Even as the No. 3 seed and losers of their last two games, Winthrop is probably still the favorite heading into the tournament. Their offense is one of the highest scoring in all of college basketball (80.7 ppg), with Xavier Cooks scoring 17.6 ppg (3rd in Big South). However, the Eagles’ offense is not powered entirely behind three-point shooting, it is done with balance on both sides of the ball. They have the best two-point shooting percentage in the league (47.3 percent), lead the Big South in rebounding averages, blocks, and field goal defense. In addition, their guards’ three point shooting ability is pretty good too at 37.5 percent and making 9.5 deep balls a game.

However, when they go quiet from long range or another team matches their three-point shooting for a contest, they are susceptible. Also as defending champs, they have been here before and are motivated to get back to the NCAA Tournament.

As the Big South tournament hosts, UNC Asheville will have a leg up on the competition, but they have not been as dominant as a top seed should be.

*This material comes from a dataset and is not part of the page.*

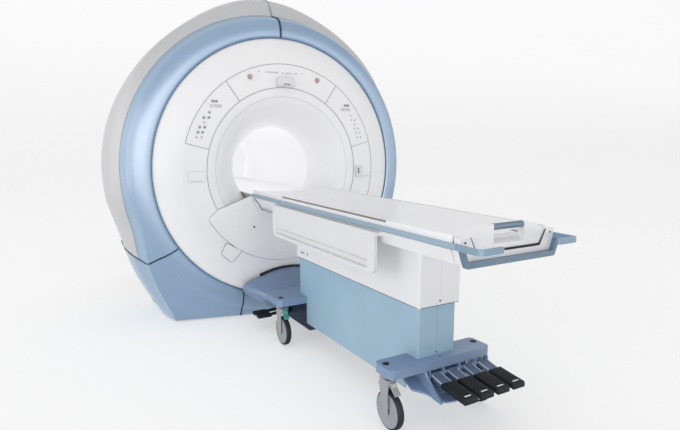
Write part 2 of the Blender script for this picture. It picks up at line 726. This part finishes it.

The Bulldogs are one of the most consistent teams in the conference with all five starters scoring in double figures each game. If one is betting, they are the safe bet to win it all based on what is mentioned above.

While Radford was a pleasant surprise throughout league play, do not anticipate that they will be a contender. They are eighth in scoring in the conference (68.2) and around the same mark when it comes to shooting. Their defense has bailed them out as probably one of the top defensive units in the league, but their leading scorer is a post player, Ed Polite Jr.  (13.6 ppg) and if shut down in the paint, there is no offense.

Liberty is the darkhorse in the Big South Tournament. The do boast the best defensive numbers in the conference (64.0 points against per game) and have a high-powered offense, although it is spotty.  Two players are shooting well above 40 percent or better from behind the arc. Dominating the boards, they limit other team’s second chance opportunities. Do not bet against the Flames in a one-on-one contest.